[:it]Difficilmente si ritrova una così profonda identificazione tra un artista e la propria opera. O meglio, a
conoscere di persona Luca Gastaldo, si avverte una spontaneità, schiettezza ma anche semplicità e
riservatezza, che abitano un animo puro benché travagliato e innegabilmente tormentato –delle cui cose di
primo acchito non ci si era accorti.
Il linguaggio artistico di Luca Gastaldo colpisce per la naturalezza con cui riesce ad entrare in contatto con lo
spettatore e a far vibrare le corde dell’emozione e dell’incanto.
Non disdegnando la lezione di grandi maestri del passato come Mario Sironi, Giovanni Fattori e Kaspar
David Friedrich, pur essendo per certi versi un anacronista, assolutamente fuori dagli stereotipi di pittura
attuali, con i suoi soli 32 anni Gastaldo è pittore d’innegabile potenza espressiva.
Neoromantico in un’accezione non certo decadente, ha la poesia e la grazia di parlarci della luce e del suo
contrario. L’artista ci prende per mano e ci introduce in questi paesaggi dell’anima rarefatti e impalpabili,
talvolta spettrali talvolta gentili. C’è un rimando alla memoria e a quello che la nostra mente fa affiorare di un
ricordo rielaborandolo incoercibilmente.
La pittura di Luca è talmente vibrante di spirito romantico, da indurre quasi a credere che il paesaggio
raffigurato sia il soggetto e non l’oggetto dell’osservazione. Un passo di un romanzo di John Berger –forse
non a caso anche critico d’arte- ci riporta quasi identica la stessa suggestione: “Cominciò con un piccolo
poggio, poco più in alto e a settentrione del campo dove stavo rastrellando il fieno. Su questo poggio c’erano
tre peri abbandonati, due ricoperti dal fogliame e uno con il legno grigio, senza foglie e morto. Dietro di essi,
cielo azzurro con grandi nuvole bianche.
Questo piccolo angolo di paesaggio –che prima di allora non avevo mai veramente notato- catturò il mio
sguardo e mi piacque. Mi piacque come può piacere un certo viso che vedi passare per la strada,
sconosciuto, persino insignificante, ma in qualche modo gradevole per quanto suggerisce di una vita vissuta.
Subito dopo ebbi l’impressione di essere osservato. Per un istante pensai che sulla collinetta ci fosse
qualcuno, oppure che un ragazzo si fosse arrampicato sui peri. L’albero morto era fiancheggiato dai due
alberi vivi. Eppure lì non c’era nessuno.

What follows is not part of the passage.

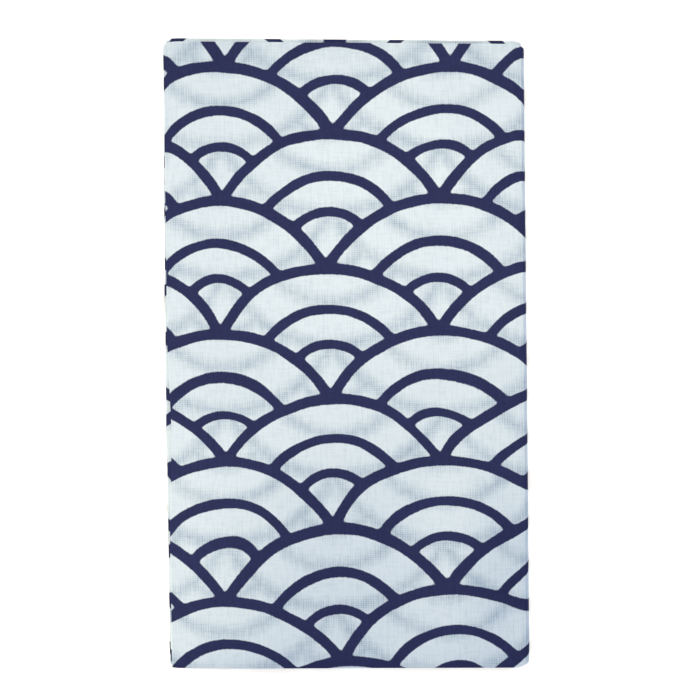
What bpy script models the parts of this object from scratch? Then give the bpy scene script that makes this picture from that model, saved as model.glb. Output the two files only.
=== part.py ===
"""Tenugui towel: one cotton cloth, folded in thirds across its length and then in half along it.

The cloth is cut flat, given its thickness, and folded point by point. The outer sheet ends up on top and
underneath, the last fold is on the right, and all six selvedges lie on the left.
"""

import math
from typing import NamedTuple

import bmesh
import bpy

# Cloth as cut, in metres
CLOTH_WIDTH = 0.345
CLOTH_LENGTH = 0.900
SHEET = 0.0010
GAP = 0.0003

# Folded pack
PACK_WIDTH = CLOTH_WIDTH / 2
PACK_LENGTH = CLOTH_LENGTH / 3
PITCH = SHEET + GAP
SHEETS = 3
CORE_HEIGHT = (SHEETS - 0.5) * PITCH
LAST_FOLD_X = PACK_WIDTH / 2 - CORE_HEIGHT - SHEET / 2

# Runs of cloth between folds, and the cloth that each turn takes up
SHORT_TURN = math.pi * PITCH / 2
LAST_TURN = math.pi * SHEETS / 2 * PITCH
THIRD = (CLOTH_LENGTH - 2 * SHORT_TURN) / 3
HALF = (CLOTH_WIDTH - LAST_TURN) / 2
LENGTH_RUNS = (THIRD, SHORT_TURN, THIRD, SHORT_TURN, THIRD)
WIDTH_RUNS = (HALF, LAST_TURN, HALF)

# Steps of the mesh in each of those runs
THIRD_STEPS = 13
SHORT_TURN_STEPS = 6
HALF_STEPS = 12
LAST_TURN_STEPS = 10
LENGTH_STEPS = (THIRD_STEPS, SHORT_TURN_STEPS, THIRD_STEPS, SHORT_TURN_STEPS, THIRD_STEPS)
WIDTH_STEPS = (HALF_STEPS, LAST_TURN_STEPS, HALF_STEPS)

# Lean of the pack: how far its foot is to the right of its head, and how far the top edge drops to the right
SIDE_LEAN = 0.0029
TOP_DROP = 0.0014

# Extra height, as a share, where the folds hold the layers open
SIDE_PUFF = 0.11
SIDE_PUFF_WIDTH = 0.045
END_PUFF = 0.06
END_PUFF_LENGTH = 0.035
WAVE = 0.012
WAVE_LENGTH = 0.110

# Colour of the print seen from afar, with cotton's dull surface
CLOTH_COLOUR = (0.34, 0.39, 0.48, 1.0)
CLOTH_ROUGHNESS = 0.92


class Selvedge(NamedTuple):
    """How far one sheet's selvedge lies inside the pack's left side, at three places along it."""

    top: float
    middle: float
    bottom: float


class Ends(NamedTuple):
    """How far the folds and cut ends of one half fall short of the pack's top and bottom."""

    top_fold: float
    bottom_fold: float
    outer_end: float
    inner_end: float


class Corner(NamedTuple):
    """How far a corner of the outline is drawn in, and over what width."""

    side: int
    end: int
    width: float
    cut: float


# Selvedges of the outer, middle and inner sheet
LOWER_SELVEDGES = (
    Selvedge(top=0.0006, middle=0.0004, bottom=0.0016),
    Selvedge(top=0.0002, middle=-0.0006, bottom=0.0007),
    Selvedge(top=0.0011, middle=-0.0002, bottom=0.0012),
)
UPPER_SELVEDGES = (
    Selvedge(top=0.0000, middle=0.0010, bottom=0.0015),
    Selvedge(top=0.0007, middle=-0.0003, bottom=0.0010),
    Selvedge(top=0.0010, middle=0.0000, bottom=0.0004),
)
LOWER_ENDS = Ends(top_fold=0.0000, bottom_fold=0.0010, outer_end=0.0006, inner_end=0.0040)
UPPER_ENDS = Ends(top_fold=0.0016, bottom_fold=0.0008, outer_end=0.0000, inner_end=0.0060)
CORNERS = (
    Corner(side=-1, end=1, width=0.0050, cut=0.0022),
    Corner(side=1, end=1, width=0.0055, cut=0.0025),
    Corner(side=1, end=-1, width=0.0080, cut=0.0034),
    Corner(side=-1, end=-1, width=0.0040, cut=0.0008),
)


def blend(low, high, share):
    """Return the value that lies at this share of the way from low to high."""
    return low + (high - low) * share


def eased(share):
    """Return a share that starts and stops gently, for finer steps at both ends of a run."""
    return (1 - math.cos(math.pi * share)) / 2


def stations(runs, steps):
    """Return the places of the mesh's lines along the cloth, measured from its first edge."""
    places = [0.0]
    for index, (run, count) in enumerate(zip(runs, steps)):
        start = sum(runs[:index])
        flat = index % 2 == 0
        for step in range(1, count + 1):
            share = step / count
            places.append(start + run * (eased(share) if flat else share))
    return places


def find_run(place, runs):
    """Return which run a place on the cloth is in, and how far along that run it is, from 0 to 1."""
    last = len(runs) - 1
    for index, run in enumerate(runs):
        if place <= run or index == last:
            return index, min(place / run, 1.0)
        place -= run


def flat_cloth():
    """Return the cut cloth as a flat slab: x across it and y along it from one corner, z its thickness."""
    across = stations(WIDTH_RUNS, WIDTH_STEPS)
    along = stations(LENGTH_RUNS, LENGTH_STEPS)
    columns = len(across) - 1
    rows = len(along) - 1
    cloth = bmesh.new()
    bmesh.ops.create_grid(cloth, x_segments=columns, y_segments=rows, size=1.0)
    for corner in cloth.verts:
        column = round((corner.co.x + 1) / 2 * columns)
        row = round((corner.co.y + 1) / 2 * rows)
        corner.co = (across[column], along[row], SHEET / 2)
    bmesh.ops.solidify(cloth, geom=cloth.faces[:], thickness=SHEET)
    return cloth


def fold_in_thirds(place, offset, upper):
    """Fold along the length.

    Returns y, the height over the outer sheet's middle, and the sheet: 0 outer, 1 middle, 2 inner.
    """
    ends = Ends(*(blend(low, high, upper) for low, high in zip(LOWER_ENDS, UPPER_ENDS)))
    turn_reach = PITCH / 2 + SHEET / 2
    top = PACK_LENGTH / 2 - ends.top_fold - turn_reach
    bottom = -PACK_LENGTH / 2 + ends.bottom_fold + turn_reach
    outer_end = -PACK_LENGTH / 2 + ends.outer_end
    inner_end = PACK_LENGTH / 2 - ends.inner_end
    run, share = find_run(place, LENGTH_RUNS)
    angle = math.pi * share
    if run == 0:
        return blend(outer_end, top, share), offset, 0.0
    if run == 1:
        radius = PITCH / 2 - offset
        return top + radius * math.sin(angle), PITCH / 2 - radius * math.cos(angle), eased(share)
    if run == 2:
        return blend(top, bottom, share), PITCH - offset, 1.0
    if run == 3:
        radius = PITCH / 2 + offset
        return bottom - radius * math.sin(angle), 1.5 * PITCH - radius * math.cos(angle), 1.0 + eased(share)
    return blend(bottom, inner_end, share), 2 * PITCH + offset, 2.0


def selvedge_inset(selvedge, y):
    """Return how far a selvedge lies inside the left side at y, on a smooth curve through its three places."""
    t = 2 * y / PACK_LENGTH
    slope = (selvedge.top - selvedge.bottom) / 2
    bow = (selvedge.top + selvedge.bottom) / 2 - selvedge.middle
    return selvedge.middle + slope * t + bow * t * t


def left_edge(sheet, upper, y):
    """Return x of the cloth's edge on the left, for a sheet number that may lie between two sheets."""
    selvedges = UPPER_SELVEDGES if upper else LOWER_SELVEDGES
    first = min(int(sheet), SHEETS - 2)
    near = selvedge_inset(selvedges[first], y)
    far = selvedge_inset(selvedges[first + 1], y)
    return -PACK_WIDTH / 2 + blend(near, far, sheet - first)


def fold_in_half(run, share, y, height, sheet):
    """Fold the three sheets round the last fold on the right; returns x and z."""
    radius = CORE_HEIGHT - height
    core_z = CORE_HEIGHT + SHEET / 2
    angle = math.pi * share
    if run == 0:
        return blend(left_edge(sheet, False, y), LAST_FOLD_X, share), core_z - radius
    if run == 1:
        return LAST_FOLD_X + radius * math.sin(angle), core_z - radius * math.cos(angle)
    return blend(LAST_FOLD_X, left_edge(sheet, True, y), share), core_z + radius


def nearness(distance, width):
    """Return 1 at no distance, falling smoothly to 0 at the given width."""
    share = max(0.0, 1.0 - max(0.0, distance) / width)
    return share * share * (3 - 2 * share)


def puffed(x, y, z):
    """Raise the layers where the folds hold them open; the underside stays flat on the ground."""
    side = SIDE_PUFF * nearness(PACK_WIDTH / 2 - x, SIDE_PUFF_WIDTH)
    end = END_PUFF * nearness(PACK_LENGTH / 2 - abs(y), END_PUFF_LENGTH)
    wave = WAVE * (1 + math.sin(2 * math.pi * (y + 0.6 * x) / WAVE_LENGTH))
    return z * (1 + side + end + wave)


def leaning(x, y):
    """Give the pack's outline its drawn-in corners, its leaning sides and its dropping top edge."""
    for corner in CORNERS:
        if corner.end * y > 0:
            pull = max(0.0, 1.0 - (PACK_WIDTH / 2 - corner.side * x) / corner.width)
            y -= corner.end * corner.cut * pull * pull * abs(y) / (PACK_LENGTH / 2)
    up = y / PACK_LENGTH
    right = x / PACK_WIDTH
    return x - SIDE_LEAN * up, y - TOP_DROP * right * (up + 0.5)


def folded(point):
    """Return where a point of the flat cloth lies in the folded pack."""
    run, share = find_run(point.x, WIDTH_RUNS)
    upper = (0.0, eased(share), 1.0)[run]
    y, height, sheet = fold_in_thirds(point.y, point.z, upper)
    x, z = fold_in_half(run, share, y, height, sheet)
    z = puffed(x, y, z)
    x, y = leaning(x, y)
    return x, y, z


def stand_on_origin(cloth):
    """Move the pack so that the middle of its bounding box is over the origin."""
    middle = [(min(v.co[i] for v in cloth.verts) + max(v.co[i] for v in cloth.verts)) / 2 for i in (0, 1)]
    bmesh.ops.translate(cloth, vec=(-middle[0], -middle[1], 0.0), verts=cloth.verts)


def cloth_material():
    """Return the dull cotton material."""
    material = bpy.data.materials.new("dyed_cotton")
    material.use_nodes = True
    shader = material.node_tree.nodes["Principled BSDF"]
    shader.inputs["Base Color"].default_value = CLOTH_COLOUR
    shader.inputs["Roughness"].default_value = CLOTH_ROUGHNESS
    shader.inputs["Metallic"].default_value = 0.0
    return material


def make_towel(collection):
    """Make the folded towel as one object in the collection."""
    cloth = flat_cloth()
    for corner in cloth.verts:
        corner.co = folded(corner.co)
    stand_on_origin(cloth)
    bmesh.ops.recalc_face_normals(cloth, faces=cloth.faces)
    mesh = bpy.data.meshes.new("towel")
    cloth.to_mesh(mesh)
    cloth.free()
    mesh.materials.append(cloth_material())
    mesh.shade_smooth()
    towel = bpy.data.objects.new("towel", mesh)
    collection.objects.link(towel)


def main():
    for old in list(bpy.data.objects):
        bpy.data.objects.remove(old, do_unlink=True)
    collection = bpy.data.collections.new("tenugui_towel")
    bpy.context.scene.collection.children.link(collection)
    make_towel(collection)


main()
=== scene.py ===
"""A folded tenugui towel: plain-weave cotton with a stencil-dyed print of overlapping wave scales.

The cloth is cut flat, given its thickness and rounded edges, and folded in thirds across its length and
then in half along it, as its solid in the frame is. The print runs on unbroken through every fold.
"""

import logging
import math
from collections.abc import Sequence
from dataclasses import dataclass, field
from enum import Enum
from typing import Any, NamedTuple

import bmesh
import bpy
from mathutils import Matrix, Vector, noise


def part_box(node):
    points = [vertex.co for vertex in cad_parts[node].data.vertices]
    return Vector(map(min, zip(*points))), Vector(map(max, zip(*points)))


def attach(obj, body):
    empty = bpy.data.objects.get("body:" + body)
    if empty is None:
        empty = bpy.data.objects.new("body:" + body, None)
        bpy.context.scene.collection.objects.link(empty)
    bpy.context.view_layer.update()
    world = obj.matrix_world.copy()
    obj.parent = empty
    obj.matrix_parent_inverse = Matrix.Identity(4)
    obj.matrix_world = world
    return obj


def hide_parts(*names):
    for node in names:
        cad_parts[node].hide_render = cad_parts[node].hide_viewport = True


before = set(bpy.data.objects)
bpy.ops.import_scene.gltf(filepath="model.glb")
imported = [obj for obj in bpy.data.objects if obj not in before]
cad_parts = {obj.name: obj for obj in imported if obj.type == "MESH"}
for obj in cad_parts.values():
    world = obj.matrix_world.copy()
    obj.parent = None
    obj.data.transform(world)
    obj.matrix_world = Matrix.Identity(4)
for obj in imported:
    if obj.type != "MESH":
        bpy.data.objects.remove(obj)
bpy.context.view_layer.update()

MM = 0.001

log = logging.getLogger("tenugui")


class Side(Enum):
    """The two halves of the pack that the last fold makes, counted upwards."""

    LOWER = 0
    UPPER = 1


class Sheet(Enum):
    """The three sheets of one half, counted inwards, as the fold functions number them."""

    OUTER = 0
    MIDDLE = 1
    INNER = 2


class Selvedge(NamedTuple):
    """How far one sheet's selvedge lies inside the pack's left side, at three places along it, in metres."""

    top: float
    middle: float
    bottom: float


class Ends(NamedTuple):
    """How far the folds and cut ends of one half fall short of the pack's top and bottom, in metres."""

    top_fold: float
    bottom_fold: float
    outer_end: float
    inner_end: float


class Corner(NamedTuple):
    """How far a corner of the outline is drawn in, and over what width, in metres."""

    side: int
    end: int
    width: float
    cut: float


class Crease(NamedTuple):
    """A soft ridge or trough on the top sheets: its ends in the pack, width and height, in metres."""

    start: tuple[float, float]
    end: tuple[float, float]
    width: float
    height: float


class Pull(NamedTuple):
    """A place on the top side where the print lies askew, how far round it and by how much, in mm."""

    right: float
    down: float
    reach: float
    shift_right: float
    shift_down: float


class Lamp(NamedTuple):
    """A lamp: its kind, its strength, its width in metres or radians, its place and the point it faces."""

    name: str
    kind: str
    strength: float
    width: float
    place: tuple[float, float, float]
    facing: tuple[float, float, float]


class Ground(NamedTuple):
    """What the cotton's look is worked out from: the place on the cloth, its weave and its uneven yarns."""

    uv: Any
    across: Any
    along: Any
    opening: Any
    slubs: Any


class FanRow(NamedTuple):
    """A place measured from one row of fans: the two nearest centres, and the way to the nearest one."""

    near: Any
    far: Any
    side: Any
    below: Any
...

Quando un uomo sorprende un animale o viceversa, la traiettoria del loro sguardo esclude
momentaneamente tutto il resto. La situazione era identica, tranne che tra l’animale e l’uomo c’è di solito una
parità di presenza, mentre in questo caso ero consapevole della disparità. Io ero meno presente dell’angolo
di paesaggio che mi stava osservando.”
Dal fondo nero del bitume, dall’aspetto più recondito dell’animo, l’artista procede per sottrazione, togliendo
all’oscurità e forse anche al dolore dell’uomo, per recuperare stralci di luce inaspettati.